Sono venuto qui per queste persone, che da tempo cerchiamo di aiutare con alcuni amici italiani. Il sole è alto in cielo e caldo: sono le 11.30 del mattino. Ieri notte alcuni di questi migranti sono venuti in un’altra catapecchia, distante da qui un paio di chilometri, dove avevamo un appuntamento. Abbiamo distribuito vestiti, cibo e soprattutto un’atmosfera di amicizia. Oggi, in questo luogo sperduto, di fronte a noi ancora persone affamate, spaventate, sole, bisognose di tutto: cibo, capi d’abbigliamento, ma ancora più di ascolto, interesse, «tenerezza», direbbe papa Francesco.

Un’espressione ancora sorge nel mio cuore: «Bisogno di fratellanza universale». Anche un reporter come me, ha un ideale in cuore: dopo tanta sofferenza vista in giro per il mondo, per quanto mi resta da vivere, vorrei trasmettere questa realtà spirituale e professionale: siamo tutti fratelli, siamo tutti vicini. Ed inizio così a parlare a questa gente, circa 50 persone. Mi guardano e non capiscono cosa stia dicendo: «Anche se il mio naso è lungo e la mia pelle è bianca, siamo tutti fratelli e sorelle: noi e voi fratelli». Indicando poi il mio naso e quello del mio collega, anche lui reporter, scoppiano tutti a ridere. Aggiungo tra il divertimento di tutti: «Eppure è vero: siamo tutti fratelli». Il ghiaccio è rotto.

Thailandia migranti

Ci troviamo di fronte ad alcuni dei 70,8 milioni di persone che in tutto il mondo nel 2018 sono scappate dal proprio Paese in cerca di una casa, di un nuovo posto dove vivere e dover poter far crescere i propri figli. Questi nostri amici sono scappati dal Myanmar verso la Thailandia. Alcuni hanno dovuto attraversare la foresta, abitarvi per mesi, passare campi con mine, ma alla fine sono arrivati qui. Mai come in questi ultimi anni, il numero dei profughi aveva raggiunto livello del genere: e questo numero tende paurosamente ad aumentare.
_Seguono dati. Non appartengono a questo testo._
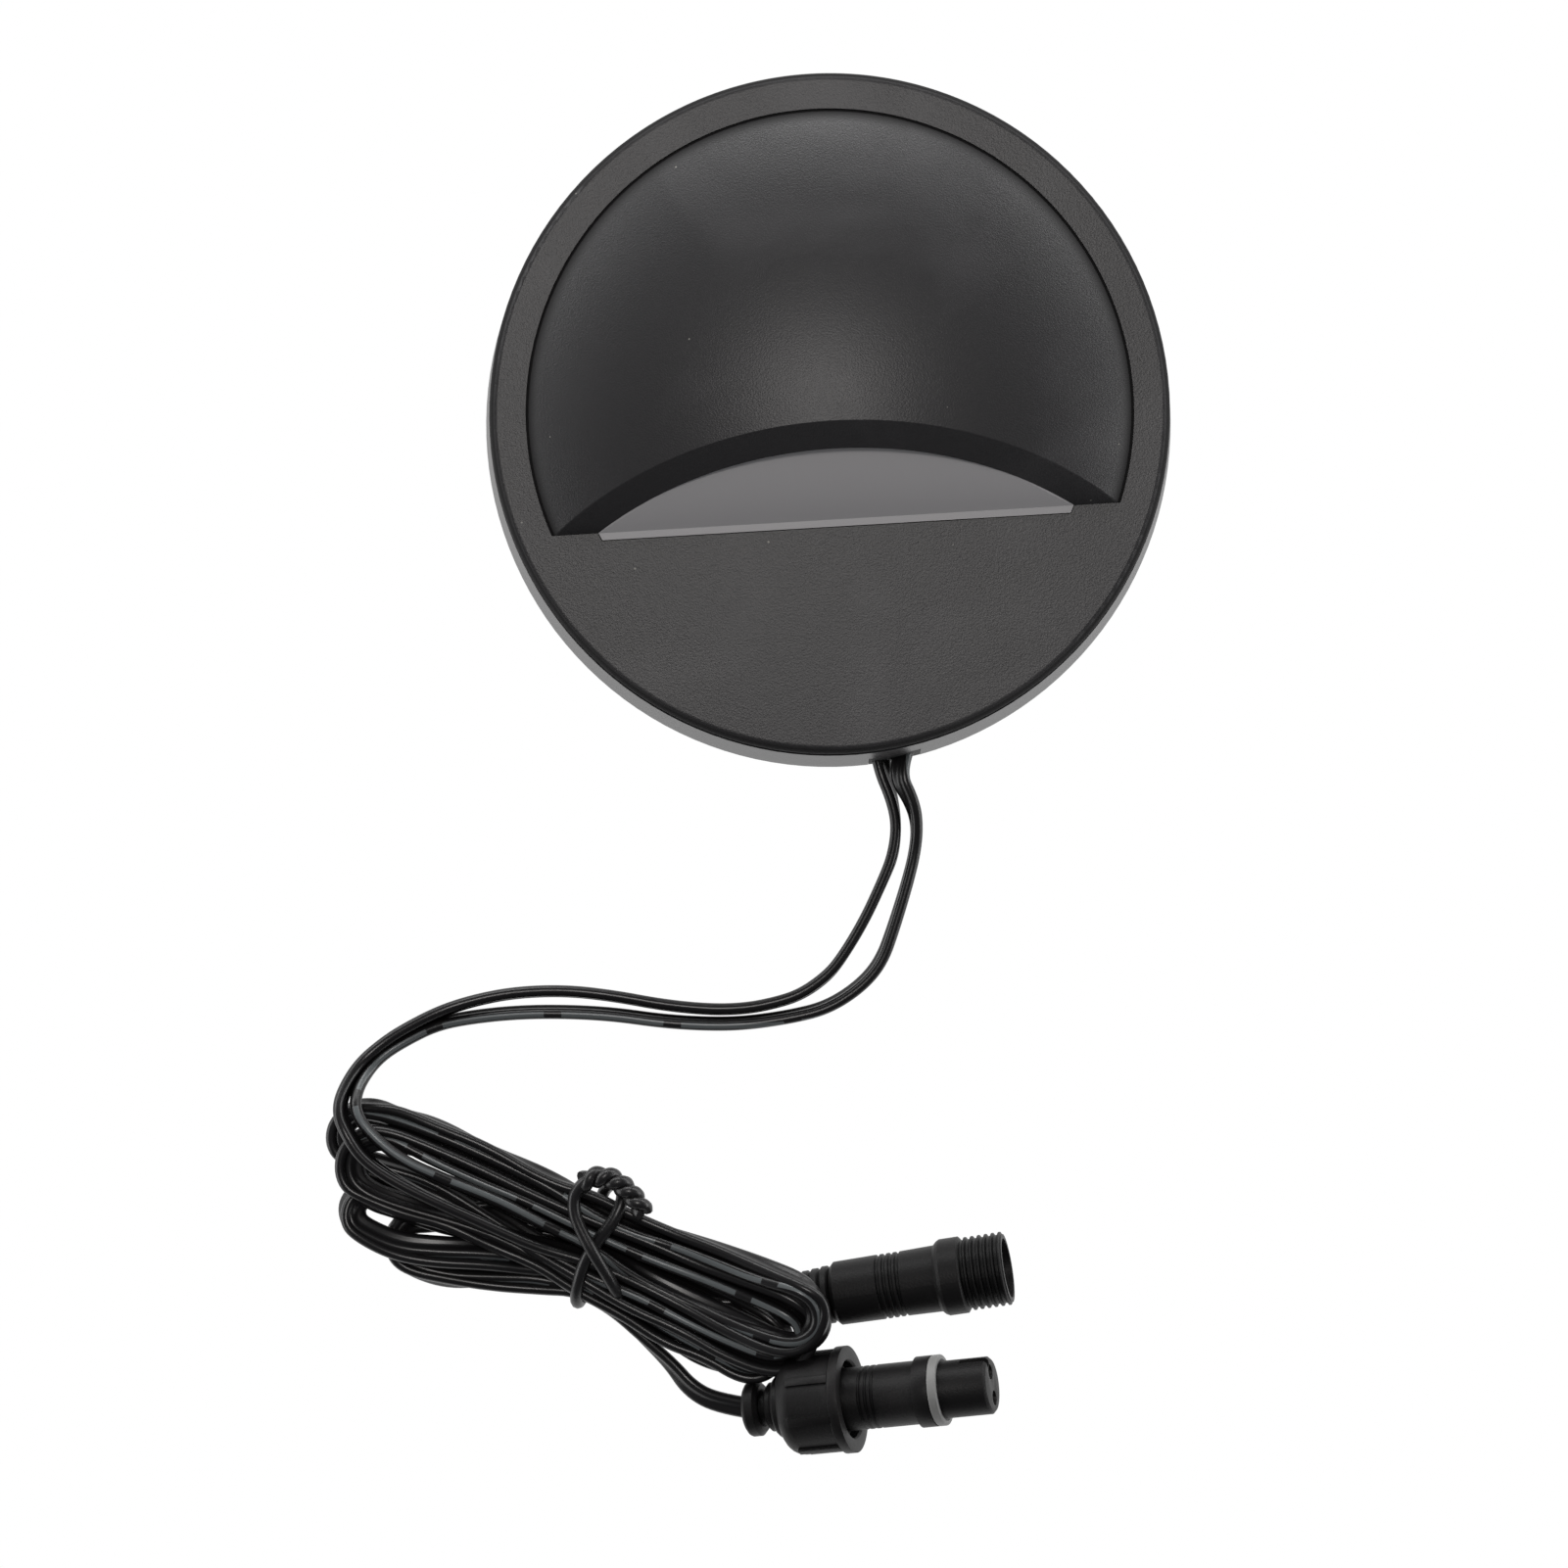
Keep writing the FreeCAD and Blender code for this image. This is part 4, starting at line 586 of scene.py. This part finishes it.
def smooth_leans(name, leans):
    """The lean at each point of a route whose control points lean as given."""
    return [point.x / MM for point in smooth_line(name, [(lean, 0, 0) for lean in leans])]


CORE_STEPS = 11
CORE_OPEN = 42.0  # degrees at which the two cores' circles meet the web


def lead_section():
    """Two joined cores, one above the other: (across, up), from the striped core's right side round."""
    r = LEAD_T / 2 * MM
    points = []
    for centre, start in ((r, -CORE_OPEN), (-r, 180 - CORE_OPEN)):
        for i in range(CORE_STEPS):
            angle = math.radians(start + (180 + 2 * CORE_OPEN) * i / (CORE_STEPS - 1))
            points.append((r * math.cos(angle), centre + r * math.sin(angle)))
    return points


def swept(name, line, section, leans, material):
    """A closed tube along line; its UV map gives metres along it and the share round the section."""
    verts, faces, coords = [], [], []
    count, distance = len(section), 0.0
    for i, point in enumerate(line):
        if i:
            distance += (point - line[i - 1]).length
        way = (line[min(i + 1, len(line) - 1)] - line[max(i - 1, 0)]).normalized()
        side = way.cross(Vector((0, 0, 1))).normalized()
        up = side.cross(way)
        turn = math.radians(leans[i])
        across = side * math.cos(turn) + up * math.sin(turn)
        rise = up * math.cos(turn) - side * math.sin(turn)
        verts += [point + across * x + rise * y for x, y in section]
        coords.append(distance)
    for i in range(len(line) - 1):
        for j in range(count):
            k = (j + 1) % count
            faces.append((i * count + j, i * count + k, (i + 1) * count + k, (i + 1) * count + j))
    faces.append(tuple(range(count - 1, -1, -1)))
    faces.append(tuple((len(line) - 1) * count + j for j in range(count)))
    mesh = bpy.data.meshes.new(name)
    mesh.from_pydata(verts, [], faces)
    uv = mesh.uv_layers.new(name="along")
    for polygon in mesh.polygons:
        for loop in polygon.loop_indices:
            vertex = mesh.loops[loop].vertex_index
            share = (vertex % count) / count
            if polygon.index < len(faces) - 2 and polygon.index % count == count - 1 and share == 0:
                share = 1.0
            uv.data[loop].uv = (coords[vertex // count], share)
    mesh.shade_smooth()
    mesh.materials.append(material)
    piece = bpy.data.objects.new(name, mesh)
    scene.collection.objects.link(piece)
    return piece, distance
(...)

Iniziamo a distribuire le cose che abbiamo portato: molto importante le sardine, a lunga conservazione. Con una scatoletta ci mangia un’intera famiglia. La festa poi è aprire e dividere i grossi sacchi pieni di vestiti che gli amici da Bangkok hanno donato: che risate nel vedere giacchette, gonne e quant’altro, alcuni capi che potremmo definire da sera, essere indossati in mezzo al granturco da quelle signore, la cui pelle è curata non da creme di fama internazionale, ma semplicemente da una corteccia d’albero grattata ed impasta con l’acqua: la famosa crema thanaca, che possiamo ammirare, spalmata sul volto di donne e bambini!

Thailandia 3

Abbiamo passato un bel po’ di tempo in mezzo a questi uomini e queste donne che, potremmo dire, «non hanno un nome», sono tra gli ultimi, i paria, tra coloro che non «non valgono». Investire tempo per arrivare fino a loro è un fatto che gli onora, li sorprende, li interessa e alla fine, dopo più di un’ora, gli dà anche un sorriso sul volto. Non è facile avere motivi per cui far sorridere queste persone. Alcune di loro hanno i mariti lontani, in guerra e devono riuscire ad tirar su due o tre bambini piccoli e tanti altri problemi.

Thailandia migranti 2

Mi accorgo che oggi è il giorno in cui si celebra il Corpus Domini. Difficilmente sopporto le prediche. Oggi, questa gente, queste mamme, hanno predicato per più di un’ora con i loro occhi. Ed io oggi, in loro, ho abbracciato quel corpo, gli ho dato da mangiare, una carezza, una scatoletta di sardine e dei vestiti. Quegli occhi rimangono.